One such banner had arrived at division headquarters and been randomly sent over to my unit, the Aviation Brigade headquarters. The chaplain had put it up in the narrow hallway just outside the operations center. It was of orange paper, and in two long sections, one above the other. Each piece was easily 20 feet long, covered with hundreds of little messages scrawled on the paper or written on notes and glued to it. I had passed it perhaps a dozen times without giving it much heed. Yet every time I went by something nagged at me, though never emerging from the subliminal regions of my brain sufficient to draw my attention.

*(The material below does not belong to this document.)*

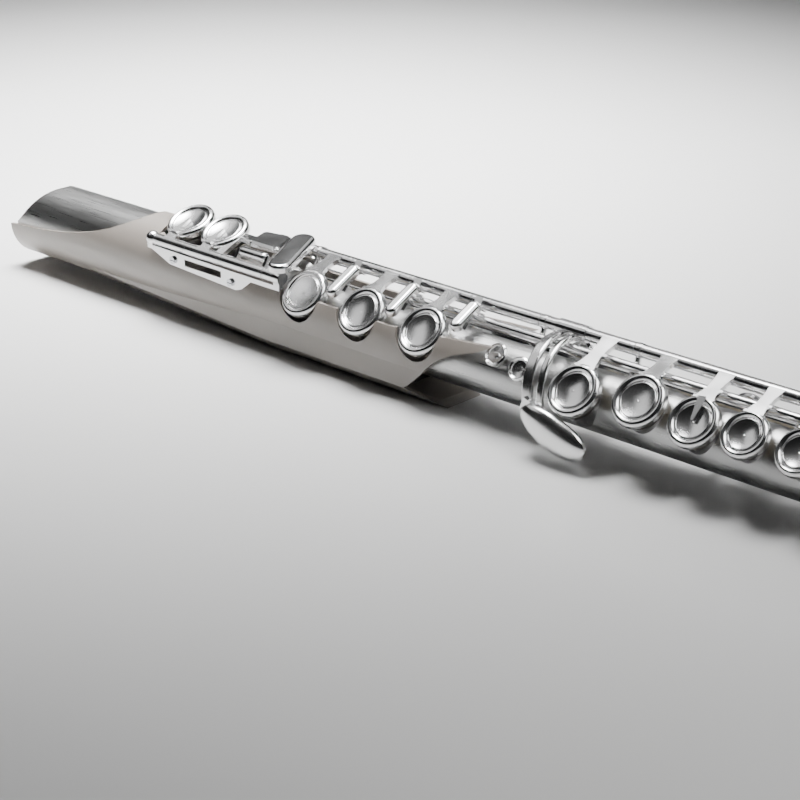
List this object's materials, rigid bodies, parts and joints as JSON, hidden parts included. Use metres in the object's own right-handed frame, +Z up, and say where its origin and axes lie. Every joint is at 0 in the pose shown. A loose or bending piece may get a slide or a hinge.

Then finally on one such passing-by my eye caught the word “Laurel.” That brought me up short. There are lots of “Laurels” around the country. But it so happened I had left my wife and kids home in Laurel, Maryland, so I was moved to look more closely. The banner was sent by the students and teachers of Laurel Elementary School in Laurel, Maryland. My youngest son Christopher went to that school! I immediately began scanning those two 20-foot pieces of paper to see if his name was there.

Christopher shortly after my return from Desert Storm
Christopher shortly after my return from
Desert Storm.

And I found it. He had written something like “My dad is over there somewhere. If you know Paul Smith, say Hi to him for me.”  I instantly remembered how much I missed that boy.

Since that time I have tried to count the odds of the banner ending up in that particular hallway of all other possible places it could have been sent among the hundreds of American military encampments that dotted the Saudi real estate. There is no way to know what the chances of that happening were, except to be sure they were infinitesimal.

I prepared a thank you note to the principal of Laurel Elementary for my colonel to sign. Then I went on helping to arrange a war.

But it was in the glow of that event that my Desert Storm Christmas unfolded.